>> Begin Data rows

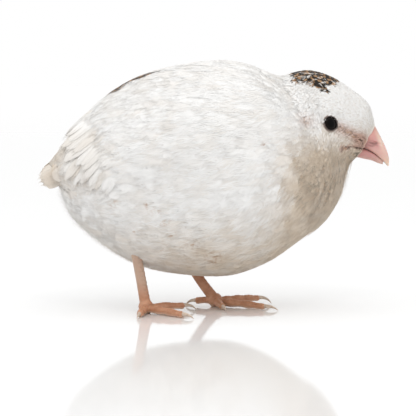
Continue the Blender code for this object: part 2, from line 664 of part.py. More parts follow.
def toe_path(foot, toe):
    """The ball's middle on the ground, the toe's heading, its length and the height of its end."""
    heading, length, end_height = TOES[foot][toe]
    ball = SHANKS[foot][2]
    way = np.array((math.cos(math.radians(heading)), math.sin(math.radians(heading)), 0.0))
    return np.array((ball[0], ball[1], GROUND)), way, length, end_height


def build_toe(foot, toe, finish):
    """A toe with a swelling at each joint, its underside flat on the ground and its root cut to the ball."""
    start, way, length, end_height = toe_path(foot, toe)
    share = np.linspace(0, 1, TOE_RINGS[toe])
    start_height = TOE_START_HEIGHT[toe]
    arch = TOE_ARCH * np.sin(math.pi * share)
    height = start_height + (end_height - start_height) * share ** TOE_HEIGHT_POWER + arch
    first = BALL_RADIUS * TOE_START
    reach = first + (length - first) * share
    centres = start + way * reach[:, None] + np.array((0, 0, 1.0)) * height[:, None]
    swell = 1 + TOE_SWELL * np.cos(share * TOE_PADS[toe] * 2 * math.pi)
    root = np.clip((reach - BALL_RADIUS - GAP) / TOE_ROOT_LENGTH, 0, 1)
    full = TOE_RADIUS * (TOE_FIRST - TOE_TAPER * share) * swell
    radius = TOE_ROOT_RADIUS + (full - TOE_ROOT_RADIUS) * root
    radius[-1] *= TOE_END
    made = tube(f"toe_{foot}_{toe}", centres, [(r, r) for r in radius], finish, 8, GROUND)
    combine(made, list(shank_parts("cutter", foot, finish, GAP)), "DIFFERENCE")


def build_claw(foot, toe, finish):
    """A claw bent down from the toe's end, tapering to its tip, which comes down to the ground."""
    start, way, length, end_height = toe_path(foot, toe)
    base = start + way * (length + GAP) + np.array((0, 0, end_height + CLAW_RAISED))
    share = np.linspace(0, 1, CLAW_RINGS)
    drop = end_height + CLAW_RAISED - CLAW_TIP_HEIGHT
    reach = CLAW_LENGTH[toe] * np.sin(share * CLAW_BEND) / math.sin(CLAW_BEND)
    centres = base + way * reach[:, None]
    centres[:, 2] += CLAW_ARCH * np.sin(math.pi * share) - drop * (1 - np.cos(share * math.pi / 2))
    radius = CLAW_RADIUS * (1 - CLAW_TAPER * share ** CLAW_TAPER_POWER)
    tube(f"claw_{foot}_{toe}", centres, [(r * CLAW_FLAT, r) for r in radius], finish, 6, GROUND)


def clear_scene():
    for thing in list(bpy.data.objects):
        bpy.data.objects.remove(thing)


def main():
    clear_scene()
    plumage = material("white plumage", WHITE, 0.85)
    vanes = material("flight feathers", CREAM, 0.75)
    bill = material("bill", BILL_PINK, 0.45)
    skin = material("shank skin", SHANK_PINK, 0.6)
    horn = material("claw horn", HORN, 0.4)
    eye = material("eye", EYE_BLACK, 0.06)

    body_piece("torso", cut_share(TAIL_CUT, 1), cut_share(NECK_CUT, -1), "torso", plumage)
    body_piece("neck", cut_share(NECK_CUT, 1), cut_share(HEAD_CUT, -1), "neck", plumage)
    build_head(plumage)
    build_bill(bill)
    build_eyes(eye)
    tail_cutter_start = cut_share(TAIL_CUT, -1) + TAIL_CUTTER_STEP
    ahead = body_piece("ahead", tail_cutter_start, TAIL_CUTTER_END, "tail cutter", plumage, TAIL_CUTTER_GROW)
    build_tail(vanes, ahead)
    build_wing("wing_right", -1, vanes)
    build_wing("wing_left", 1, vanes)
    for foot in ("right", "left"):
        build_shank(foot, skin, body_piece("body cutter", *LEG_CUTTER_SPAN, "leg cutter", plumage, SKIN_GAP))
        for toe in TOES[foot]:
            build_toe(foot, toe, skin)
            build_claw(foot, toe, horn)


main()
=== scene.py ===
"""Finish for the white coturnix quail: skin, plumage, bill, eyes, legs, claws, floor, light and camera.

Lengths are worked out in millimetres in the frame's own axes and turned into metres when a mesh is made.
"""

import math

import bpy
import numpy as np
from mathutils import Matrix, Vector


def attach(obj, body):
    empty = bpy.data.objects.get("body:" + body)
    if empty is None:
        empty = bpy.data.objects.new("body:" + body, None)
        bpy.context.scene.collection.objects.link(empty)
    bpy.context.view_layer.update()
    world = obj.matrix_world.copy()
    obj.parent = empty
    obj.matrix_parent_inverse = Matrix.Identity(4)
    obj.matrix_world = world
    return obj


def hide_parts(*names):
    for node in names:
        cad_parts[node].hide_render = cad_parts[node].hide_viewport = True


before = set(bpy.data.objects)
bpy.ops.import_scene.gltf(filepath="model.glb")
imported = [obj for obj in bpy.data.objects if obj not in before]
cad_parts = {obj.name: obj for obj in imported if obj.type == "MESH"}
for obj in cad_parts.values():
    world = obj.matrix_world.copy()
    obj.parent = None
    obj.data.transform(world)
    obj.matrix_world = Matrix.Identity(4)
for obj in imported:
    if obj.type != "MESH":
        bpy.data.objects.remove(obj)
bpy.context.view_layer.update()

MM = 0.001
PI = math.pi
ROOT_SEED = 11

# Body sections as in the solids: back x, z, belly x, z, half width above and below the middle.
SECTIONS = np.array((
    (-59.0, 57.0, -58.6, 47.6, 4.8, 5.2),
    (-55.6, 61.4, -56.0, 43.8, 10.0, 11.0),
    (-49.5, 69.9, -52.0, 34.6, 16.6, 18.4),
    (-39.5, 79.6, -43.0, 25.7, 23.4, 26.0),
    (-26.0, 87.2, -27.5, 16.3, 28.6, 31.8),
    (-12.0, 90.9, -10.5, 12.6, 31.0, 34.6),
    (2.0, 92.6, 6.5, 12.4, 31.0, 35.0),
    (12.5, 91.2, 20.4, 17.3, 28.8, 32.8),
    (19.0, 88.6, 31.6, 24.9, 25.2, 29.2),
    (23.0, 86.9, 41.2, 32.8, 21.4, 24.8),
    (25.6, 86.7, 46.9, 42.0, 17.8, 20.2),
    (29.5, 87.7, 48.5, 49.5, 14.2, 15.6),
    (36.0, 88.5, 49.9, 53.3, 11.4, 12.6),
    (44.0, 86.0, 51.2, 55.0, 9.6, 10.2),
    (51.5, 81.2, 52.2, 55.8, 8.0, 8.3),
    (57.4, 76.0, 52.7, 56.1, 6.4, 6.6),
    (59.8, 68.0, 53.2, 56.3, 3.9, 4.5),
))
BILL_END = float(len(SECTIONS) - 1)

# Face: the eye, and lines of the side view along the mouth, the crease of the jaw and the lores.
EYE_X, EYE_Z = 42.8, 69.5
EYE_RADIUS, EYE_PROUD, EYE_OPENING = 4.0, 0.35, 2.32
LID_RADIUS = 2.55
GAPE = np.array(((45.2, 60.2), (49.0, 60.6), (53.0, 60.0), (57.0, 58.8)))
CREASE = np.array(((43.2, 55.6), (48.4, 57.0), (53.0, 57.7)))
LORE = np.array(((46.6, 67.6), (50.5, 65.4), (55.0, 61.8)))
MIDDLE_STRIP = 1.5  # the mouth's lines stop this far from the middle plane

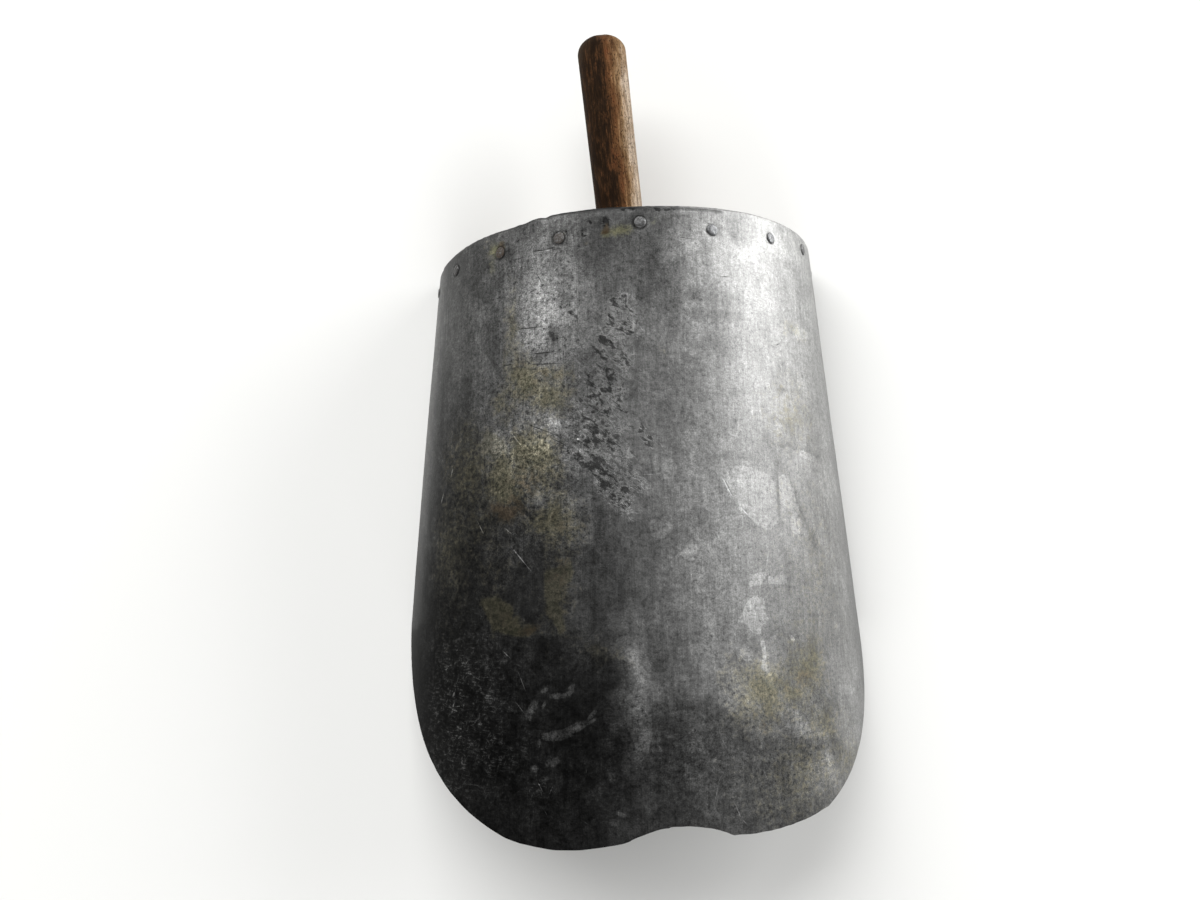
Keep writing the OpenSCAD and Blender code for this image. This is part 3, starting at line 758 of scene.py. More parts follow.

>> End Data rows

• **Stated problem**
Extract each line of the listing above, copying it word for word.

• **Response for this exercise**
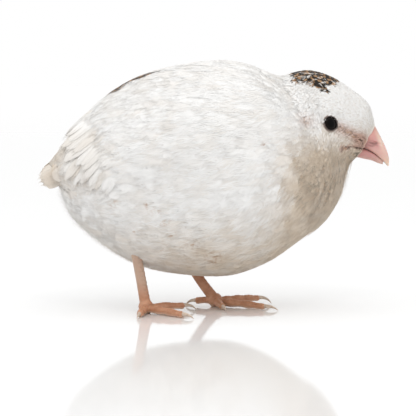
Continue the Blender code for this object: part 2, from line 664 of part.py. More parts follow.
def toe_path(foot, toe):
    """The ball's middle on the ground, the toe's heading, its length and the height of its end."""
    heading, length, end_height = TOES[foot][toe]
    ball = SHANKS[foot][2]
    way = np.array((math.cos(math.radians(heading)), math.sin(math.radians(heading)), 0.0))
    return np.array((ball[0], ball[1], GROUND)), way, length, end_height


def build_toe(foot, toe, finish):
    """A toe with a swelling at each joint, its underside flat on the ground and its root cut to the ball."""
    start, way, length, end_height = toe_path(foot, toe)
    share = np.linspace(0, 1, TOE_RINGS[toe])
    start_height = TOE_START_HEIGHT[toe]
    arch = TOE_ARCH * np.sin(math.pi * share)
    height = start_height + (end_height - start_height) * share ** TOE_HEIGHT_POWER + arch
    first = BALL_RADIUS * TOE_START
    reach = first + (length - first) * share
    centres = start + way * reach[:, None] + np.array((0, 0, 1.0)) * height[:, None]
    swell = 1 + TOE_SWELL * np.cos(share * TOE_PADS[toe] * 2 * math.pi)
    root = np.clip((reach - BALL_RADIUS - GAP) / TOE_ROOT_LENGTH, 0, 1)
    full = TOE_RADIUS * (TOE_FIRST - TOE_TAPER * share) * swell
    radius = TOE_ROOT_RADIUS + (full - TOE_ROOT_RADIUS) * root
    radius[-1] *= TOE_END
    made = tube(f"toe_{foot}_{toe}", centres, [(r, r) for r in radius], finish, 8, GROUND)
    combine(made, list(shank_parts("cutter", foot, finish, GAP)), "DIFFERENCE")


def build_claw(foot, toe, finish):
    """A claw bent down from the toe's end, tapering to its tip, which comes down to the ground."""
    start, way, length, end_height = toe_path(foot, toe)
    base = start + way * (length + GAP) + np.array((0, 0, end_height + CLAW_RAISED))
    share = np.linspace(0, 1, CLAW_RINGS)
    drop = end_height + CLAW_RAISED - CLAW_TIP_HEIGHT
    reach = CLAW_LENGTH[toe] * np.sin(share * CLAW_BEND) / math.sin(CLAW_BEND)
    centres = base + way * reach[:, None]
    centres[:, 2] += CLAW_ARCH * np.sin(math.pi * share) - drop * (1 - np.cos(share * math.pi / 2))
    radius = CLAW_RADIUS * (1 - CLAW_TAPER * share ** CLAW_TAPER_POWER)
    tube(f"claw_{foot}_{toe}", centres, [(r * CLAW_FLAT, r) for r in radius], finish, 6, GROUND)


def clear_scene():
    for thing in list(bpy.data.objects):
        bpy.data.objects.remove(thing)


def main():
    clear_scene()
    plumage = material("white plumage", WHITE, 0.85)
    vanes = material("flight feathers", CREAM, 0.75)
    bill = material("bill", BILL_PINK, 0.45)
    skin = material("shank skin", SHANK_PINK, 0.6)
    horn = material("claw horn", HORN, 0.4)
    eye = material("eye", EYE_BLACK, 0.06)

    body_piece("torso", cut_share(TAIL_CUT, 1), cut_share(NECK_CUT, -1), "torso", plumage)
    body_piece("neck", cut_share(NECK_CUT, 1), cut_share(HEAD_CUT, -1), "neck", plumage)
    build_head(plumage)
    build_bill(bill)
    build_eyes(eye)
    tail_cutter_start = cut_share(TAIL_CUT, -1) + TAIL_CUTTER_STEP
    ahead = body_piece("ahead", tail_cutter_start, TAIL_CUTTER_END, "tail cutter", plumage, TAIL_CUTTER_GROW)
    build_tail(vanes, ahead)
    build_wing("wing_right", -1, vanes)
    build_wing("wing_left", 1, vanes)
    for foot in ("right", "left"):
        build_shank(foot, skin, body_piece("body cutter", *LEG_CUTTER_SPAN, "leg cutter", plumage, SKIN_GAP))
        for toe in TOES[foot]:
            build_toe(foot, toe, skin)
            build_claw(foot, toe, horn)


main()
=== scene.py ===
"""Finish for the white coturnix quail: skin, plumage, bill, eyes, legs, claws, floor, light and camera.

Lengths are worked out in millimetres in the frame's own axes and turned into metres when a mesh is made.
"""

import math

import bpy
import numpy as np
from mathutils import Matrix, Vector


def attach(obj, body):
    empty = bpy.data.objects.get("body:" + body)
    if empty is None:
        empty = bpy.data.objects.new("body:" + body, None)
        bpy.context.scene.collection.objects.link(empty)
    bpy.context.view_layer.update()
    world = obj.matrix_world.copy()
    obj.parent = empty
    obj.matrix_parent_inverse = Matrix.Identity(4)
    obj.matrix_world = world
    return obj


def hide_parts(*names):
    for node in names:
        cad_parts[node].hide_render = cad_parts[node].hide_viewport = True


before = set(bpy.data.objects)
bpy.ops.import_scene.gltf(filepath="model.glb")
imported = [obj for obj in bpy.data.objects if obj not in before]
cad_parts = {obj.name: obj for obj in imported if obj.type == "MESH"}
for obj in cad_parts.values():
    world = obj.matrix_world.copy()
    obj.parent = None
    obj.data.transform(world)
    obj.matrix_world = Matrix.Identity(4)
for obj in imported:
    if obj.type != "MESH":
        bpy.data.objects.remove(obj)
bpy.context.view_layer.update()

MM = 0.001
PI = math.pi
ROOT_SEED = 11

# Body sections as in the solids: back x, z, belly x, z, half width above and below the middle.
SECTIONS = np.array((
    (-59.0, 57.0, -58.6, 47.6, 4.8, 5.2),
    (-55.6, 61.4, -56.0, 43.8, 10.0, 11.0),
    (-49.5, 69.9, -52.0, 34.6, 16.6, 18.4),
    (-39.5, 79.6, -43.0, 25.7, 23.4, 26.0),
    (-26.0, 87.2, -27.5, 16.3, 28.6, 31.8),
    (-12.0, 90.9, -10.5, 12.6, 31.0, 34.6),
    (2.0, 92.6, 6.5, 12.4, 31.0, 35.0),
    (12.5, 91.2, 20.4, 17.3, 28.8, 32.8),
    (19.0, 88.6, 31.6, 24.9, 25.2, 29.2),
    (23.0, 86.9, 41.2, 32.8, 21.4, 24.8),
    (25.6, 86.7, 46.9, 42.0, 17.8, 20.2),
    (29.5, 87.7, 48.5, 49.5, 14.2, 15.6),
    (36.0, 88.5, 49.9, 53.3, 11.4, 12.6),
    (44.0, 86.0, 51.2, 55.0, 9.6, 10.2),
    (51.5, 81.2, 52.2, 55.8, 8.0, 8.3),
    (57.4, 76.0, 52.7, 56.1, 6.4, 6.6),
    (59.8, 68.0, 53.2, 56.3, 3.9, 4.5),
))
BILL_END = float(len(SECTIONS) - 1)

# Face: the eye, and lines of the side view along the mouth, the crease of the jaw and the lores.
EYE_X, EYE_Z = 42.8, 69.5
EYE_RADIUS, EYE_PROUD, EYE_OPENING = 4.0, 0.35, 2.32
LID_RADIUS = 2.55
GAPE = np.array(((45.2, 60.2), (49.0, 60.6), (53.0, 60.0), (57.0, 58.8)))
CREASE = np.array(((43.2, 55.6), (48.4, 57.0), (53.0, 57.7)))
LORE = np.array(((46.6, 67.6), (50.5, 65.4), (55.0, 61.8)))
MIDDLE_STRIP = 1.5  # the mouth's lines stop this far from the middle plane

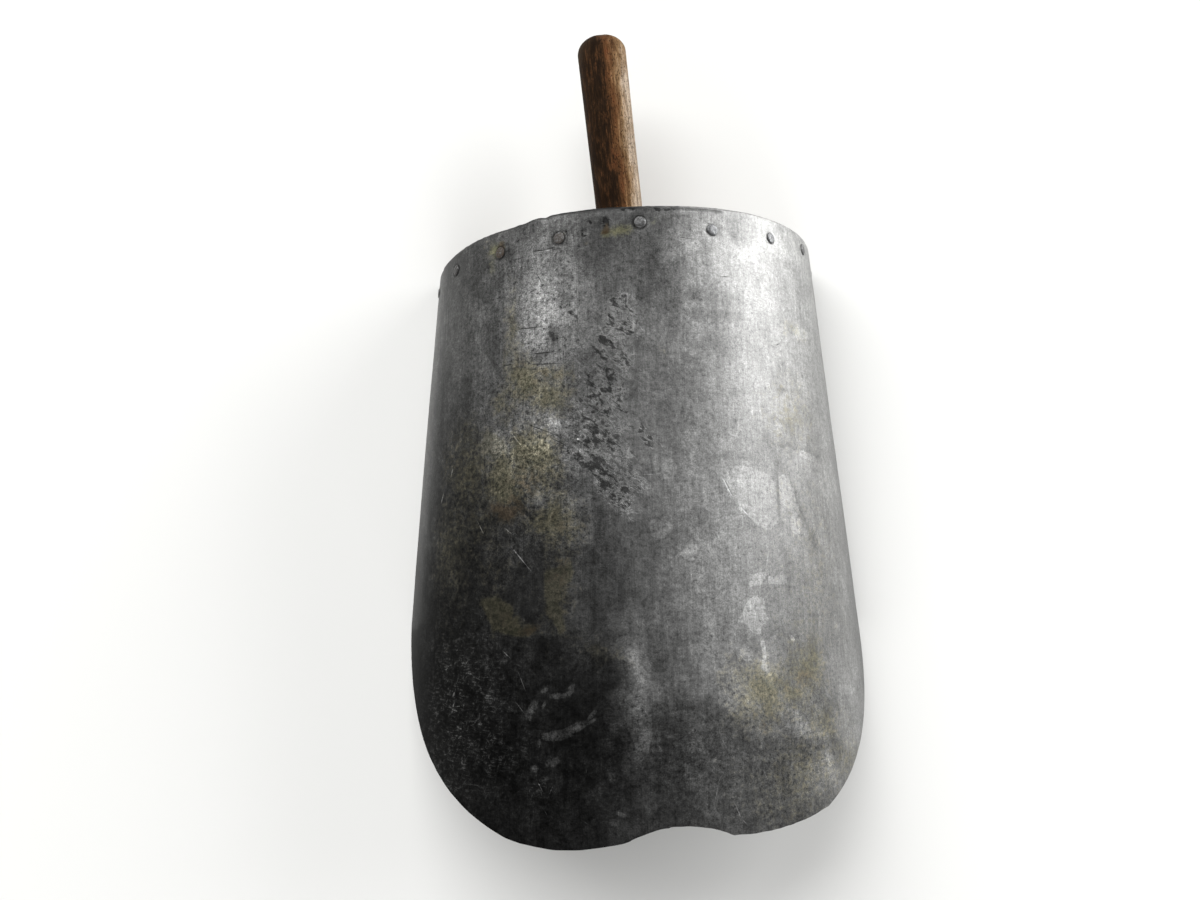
Keep writing the OpenSCAD and Blender code for this image. This is part 3, starting at line 758 of scene.py. More parts follow.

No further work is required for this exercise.